Step 4: Two-way learning + checking in on sources

This is an incredible opportunity for you to learn, too! Our teenagers are growing up in a different time and environment to us and are likely to have expanded sources of learning.

  • Encourage two-way learning and be willing to listen to them. Ask them how they feel about certain topics and where they get their information from. This way, you can check their sources. We know some teenagers are targeted by accounts that spread harmful content, e.g. misogynistic, racist, and ableist. Check-in and direct them to more positive ones.

  • Foster a growth mindset. Listen to podcasts, watch documentaries, seek out videos on social media (check out our resources for some ideas!), be inquisitive and talk to others parents. You'll be going through a similar thing.

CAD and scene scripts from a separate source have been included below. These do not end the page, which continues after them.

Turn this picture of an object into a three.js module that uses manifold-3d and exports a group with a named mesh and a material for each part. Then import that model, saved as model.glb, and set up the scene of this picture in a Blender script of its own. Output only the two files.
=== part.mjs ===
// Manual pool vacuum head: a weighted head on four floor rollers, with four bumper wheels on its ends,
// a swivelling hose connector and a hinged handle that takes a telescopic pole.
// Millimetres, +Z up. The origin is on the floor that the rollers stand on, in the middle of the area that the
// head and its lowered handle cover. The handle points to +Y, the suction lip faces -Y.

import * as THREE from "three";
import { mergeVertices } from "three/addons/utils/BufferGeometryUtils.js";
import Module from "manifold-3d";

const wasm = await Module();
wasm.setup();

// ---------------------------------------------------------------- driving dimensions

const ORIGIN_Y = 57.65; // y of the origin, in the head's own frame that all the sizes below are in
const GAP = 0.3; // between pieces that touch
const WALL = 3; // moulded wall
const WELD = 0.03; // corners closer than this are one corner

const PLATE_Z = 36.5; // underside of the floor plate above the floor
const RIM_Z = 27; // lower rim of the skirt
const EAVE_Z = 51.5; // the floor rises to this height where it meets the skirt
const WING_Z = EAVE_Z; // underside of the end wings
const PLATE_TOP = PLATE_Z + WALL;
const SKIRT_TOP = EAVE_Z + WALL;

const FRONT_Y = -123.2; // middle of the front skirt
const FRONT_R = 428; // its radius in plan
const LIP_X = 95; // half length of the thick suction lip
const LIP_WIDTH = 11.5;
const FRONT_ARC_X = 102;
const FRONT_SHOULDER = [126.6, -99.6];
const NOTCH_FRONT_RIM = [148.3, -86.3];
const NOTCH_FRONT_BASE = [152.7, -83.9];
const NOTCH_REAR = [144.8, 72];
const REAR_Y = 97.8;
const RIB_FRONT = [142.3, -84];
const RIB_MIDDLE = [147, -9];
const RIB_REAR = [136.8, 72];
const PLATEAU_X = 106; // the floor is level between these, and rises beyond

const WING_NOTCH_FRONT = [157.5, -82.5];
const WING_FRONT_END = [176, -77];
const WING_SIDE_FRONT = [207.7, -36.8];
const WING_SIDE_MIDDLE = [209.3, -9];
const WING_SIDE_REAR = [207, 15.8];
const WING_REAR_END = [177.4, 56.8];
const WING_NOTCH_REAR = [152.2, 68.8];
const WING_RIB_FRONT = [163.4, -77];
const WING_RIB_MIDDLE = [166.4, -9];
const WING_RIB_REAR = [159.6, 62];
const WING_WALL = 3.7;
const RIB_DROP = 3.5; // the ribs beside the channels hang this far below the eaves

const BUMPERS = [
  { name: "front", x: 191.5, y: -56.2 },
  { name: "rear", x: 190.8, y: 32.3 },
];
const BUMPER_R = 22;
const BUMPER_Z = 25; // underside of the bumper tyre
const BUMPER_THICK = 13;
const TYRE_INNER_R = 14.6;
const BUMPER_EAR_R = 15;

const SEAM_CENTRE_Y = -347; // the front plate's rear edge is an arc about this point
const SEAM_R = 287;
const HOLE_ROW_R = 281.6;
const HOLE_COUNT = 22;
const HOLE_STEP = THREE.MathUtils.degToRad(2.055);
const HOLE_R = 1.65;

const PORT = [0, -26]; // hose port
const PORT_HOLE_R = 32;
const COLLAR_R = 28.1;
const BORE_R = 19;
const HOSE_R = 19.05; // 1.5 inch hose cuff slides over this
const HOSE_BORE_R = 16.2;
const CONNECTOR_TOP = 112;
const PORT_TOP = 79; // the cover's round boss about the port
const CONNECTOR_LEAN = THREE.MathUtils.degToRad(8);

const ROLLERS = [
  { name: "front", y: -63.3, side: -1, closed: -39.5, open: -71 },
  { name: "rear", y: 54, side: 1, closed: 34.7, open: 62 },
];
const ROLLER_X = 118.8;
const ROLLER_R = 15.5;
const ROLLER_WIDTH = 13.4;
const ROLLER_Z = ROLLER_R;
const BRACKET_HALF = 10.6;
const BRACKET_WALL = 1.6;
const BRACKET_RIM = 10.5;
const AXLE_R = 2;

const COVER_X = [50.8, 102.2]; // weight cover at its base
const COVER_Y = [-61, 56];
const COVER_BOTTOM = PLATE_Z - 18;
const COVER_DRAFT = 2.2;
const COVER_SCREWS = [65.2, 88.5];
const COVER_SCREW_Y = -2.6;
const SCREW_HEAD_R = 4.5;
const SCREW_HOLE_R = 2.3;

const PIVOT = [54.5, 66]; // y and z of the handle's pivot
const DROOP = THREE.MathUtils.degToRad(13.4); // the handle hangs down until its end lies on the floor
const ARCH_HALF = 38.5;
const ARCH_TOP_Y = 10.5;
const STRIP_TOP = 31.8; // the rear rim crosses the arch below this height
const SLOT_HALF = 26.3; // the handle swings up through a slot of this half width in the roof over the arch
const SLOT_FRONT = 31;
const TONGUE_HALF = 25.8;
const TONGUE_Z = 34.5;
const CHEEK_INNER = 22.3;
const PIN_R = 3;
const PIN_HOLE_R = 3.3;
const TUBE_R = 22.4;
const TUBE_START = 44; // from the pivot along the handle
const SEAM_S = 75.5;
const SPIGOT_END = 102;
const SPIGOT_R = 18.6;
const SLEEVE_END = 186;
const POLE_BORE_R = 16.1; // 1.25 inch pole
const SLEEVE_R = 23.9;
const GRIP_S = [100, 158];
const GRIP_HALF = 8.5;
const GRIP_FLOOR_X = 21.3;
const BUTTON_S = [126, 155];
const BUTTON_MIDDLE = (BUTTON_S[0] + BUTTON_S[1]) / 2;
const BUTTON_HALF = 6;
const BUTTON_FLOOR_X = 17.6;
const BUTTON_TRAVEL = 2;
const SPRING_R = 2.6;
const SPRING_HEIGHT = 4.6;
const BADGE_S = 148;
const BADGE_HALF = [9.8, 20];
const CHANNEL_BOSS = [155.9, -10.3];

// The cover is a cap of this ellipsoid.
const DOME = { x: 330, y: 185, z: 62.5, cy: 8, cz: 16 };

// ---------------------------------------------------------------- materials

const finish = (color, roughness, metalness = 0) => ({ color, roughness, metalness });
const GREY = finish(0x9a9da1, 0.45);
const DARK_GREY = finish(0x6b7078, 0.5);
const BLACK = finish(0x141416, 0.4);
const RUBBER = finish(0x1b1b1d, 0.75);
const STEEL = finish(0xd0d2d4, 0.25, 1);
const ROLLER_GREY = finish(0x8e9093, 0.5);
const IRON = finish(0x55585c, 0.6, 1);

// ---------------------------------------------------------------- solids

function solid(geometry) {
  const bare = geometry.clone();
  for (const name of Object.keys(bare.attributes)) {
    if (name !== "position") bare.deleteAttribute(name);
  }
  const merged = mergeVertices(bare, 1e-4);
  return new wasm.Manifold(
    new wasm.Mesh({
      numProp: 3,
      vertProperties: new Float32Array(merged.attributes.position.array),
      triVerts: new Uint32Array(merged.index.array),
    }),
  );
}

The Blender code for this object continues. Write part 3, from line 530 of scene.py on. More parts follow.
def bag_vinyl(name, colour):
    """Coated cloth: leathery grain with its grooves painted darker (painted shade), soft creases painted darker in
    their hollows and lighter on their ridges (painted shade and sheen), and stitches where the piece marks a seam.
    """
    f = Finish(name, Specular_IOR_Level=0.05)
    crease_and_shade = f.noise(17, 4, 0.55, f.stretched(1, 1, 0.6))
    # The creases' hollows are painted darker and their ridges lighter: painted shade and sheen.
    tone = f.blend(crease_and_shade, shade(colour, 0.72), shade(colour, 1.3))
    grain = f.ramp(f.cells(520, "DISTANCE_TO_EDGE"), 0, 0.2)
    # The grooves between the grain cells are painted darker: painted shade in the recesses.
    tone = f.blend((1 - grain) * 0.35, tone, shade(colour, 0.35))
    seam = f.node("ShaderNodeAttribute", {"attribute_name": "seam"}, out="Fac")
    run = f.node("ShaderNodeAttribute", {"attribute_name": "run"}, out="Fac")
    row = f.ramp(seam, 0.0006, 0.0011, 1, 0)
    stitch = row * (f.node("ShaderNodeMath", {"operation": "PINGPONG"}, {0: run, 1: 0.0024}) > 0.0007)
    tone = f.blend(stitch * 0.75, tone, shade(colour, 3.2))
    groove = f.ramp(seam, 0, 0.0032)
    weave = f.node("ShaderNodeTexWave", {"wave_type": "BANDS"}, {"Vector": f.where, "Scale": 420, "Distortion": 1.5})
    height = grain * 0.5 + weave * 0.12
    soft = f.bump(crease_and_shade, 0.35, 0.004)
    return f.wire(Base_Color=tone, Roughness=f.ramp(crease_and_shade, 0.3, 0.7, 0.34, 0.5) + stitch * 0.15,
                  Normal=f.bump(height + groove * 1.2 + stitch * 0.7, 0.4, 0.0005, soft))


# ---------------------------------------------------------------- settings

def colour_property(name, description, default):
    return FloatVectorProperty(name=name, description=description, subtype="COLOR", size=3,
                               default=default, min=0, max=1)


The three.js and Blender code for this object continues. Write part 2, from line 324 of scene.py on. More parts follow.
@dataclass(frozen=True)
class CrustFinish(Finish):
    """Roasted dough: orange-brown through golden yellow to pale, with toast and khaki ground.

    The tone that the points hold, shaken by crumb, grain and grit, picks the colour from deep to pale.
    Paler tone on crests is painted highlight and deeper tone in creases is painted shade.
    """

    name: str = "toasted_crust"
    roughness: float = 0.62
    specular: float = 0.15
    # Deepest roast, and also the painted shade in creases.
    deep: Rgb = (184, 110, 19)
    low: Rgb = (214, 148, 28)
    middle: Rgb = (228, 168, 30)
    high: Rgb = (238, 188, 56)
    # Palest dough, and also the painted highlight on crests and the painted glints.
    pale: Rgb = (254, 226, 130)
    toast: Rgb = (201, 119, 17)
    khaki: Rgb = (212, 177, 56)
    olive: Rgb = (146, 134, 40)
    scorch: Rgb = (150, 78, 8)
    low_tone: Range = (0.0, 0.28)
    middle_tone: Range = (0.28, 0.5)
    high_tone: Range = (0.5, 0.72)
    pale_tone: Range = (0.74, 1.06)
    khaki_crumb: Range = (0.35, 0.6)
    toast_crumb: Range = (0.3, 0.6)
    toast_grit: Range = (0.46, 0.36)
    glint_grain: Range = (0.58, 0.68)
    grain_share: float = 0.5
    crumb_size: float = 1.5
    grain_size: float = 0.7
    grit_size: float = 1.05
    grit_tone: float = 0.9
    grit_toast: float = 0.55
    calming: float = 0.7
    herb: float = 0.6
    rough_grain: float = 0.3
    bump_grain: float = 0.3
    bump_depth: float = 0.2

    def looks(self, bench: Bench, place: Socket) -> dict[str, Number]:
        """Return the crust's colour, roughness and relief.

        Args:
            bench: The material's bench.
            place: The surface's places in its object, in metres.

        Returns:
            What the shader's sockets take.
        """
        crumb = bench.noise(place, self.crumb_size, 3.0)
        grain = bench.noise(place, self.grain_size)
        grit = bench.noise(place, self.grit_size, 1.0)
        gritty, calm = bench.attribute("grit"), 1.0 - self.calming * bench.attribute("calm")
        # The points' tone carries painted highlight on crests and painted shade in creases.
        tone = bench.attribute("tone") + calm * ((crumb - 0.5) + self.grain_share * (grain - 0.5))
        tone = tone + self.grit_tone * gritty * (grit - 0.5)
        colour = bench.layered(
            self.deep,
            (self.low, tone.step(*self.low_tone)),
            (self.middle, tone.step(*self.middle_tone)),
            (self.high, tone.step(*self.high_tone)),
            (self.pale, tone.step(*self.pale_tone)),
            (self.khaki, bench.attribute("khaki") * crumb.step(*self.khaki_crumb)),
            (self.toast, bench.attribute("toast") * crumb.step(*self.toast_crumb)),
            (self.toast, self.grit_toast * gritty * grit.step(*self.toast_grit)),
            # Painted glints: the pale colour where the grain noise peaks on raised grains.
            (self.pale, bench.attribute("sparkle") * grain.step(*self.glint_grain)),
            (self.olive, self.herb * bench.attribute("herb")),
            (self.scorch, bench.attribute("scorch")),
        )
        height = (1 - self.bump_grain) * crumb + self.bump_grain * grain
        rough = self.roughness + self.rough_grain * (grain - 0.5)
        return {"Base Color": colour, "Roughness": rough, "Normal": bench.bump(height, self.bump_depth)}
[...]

  • Acknowledge when you don't know something. It's totally fine (and normal!) to not have all the answers. Say this, do some research and come back with an answer. We want to protect our teenagers, but by shutting down conversations or making things up, we risk making them feel like we won't try to understand.

Step 5: Next steps, signposting + checking back in

Now that you've begun the conversation (the real hard work is done!), keep the discussion open.

You might want to set a regular check-in point, to revisit conversations and questions. Openness with your teenager will show them you'll be there for life's other transitions. We also hope this gives reassurance that transitional times are unique and provide a new way to bond and grow with your teenager.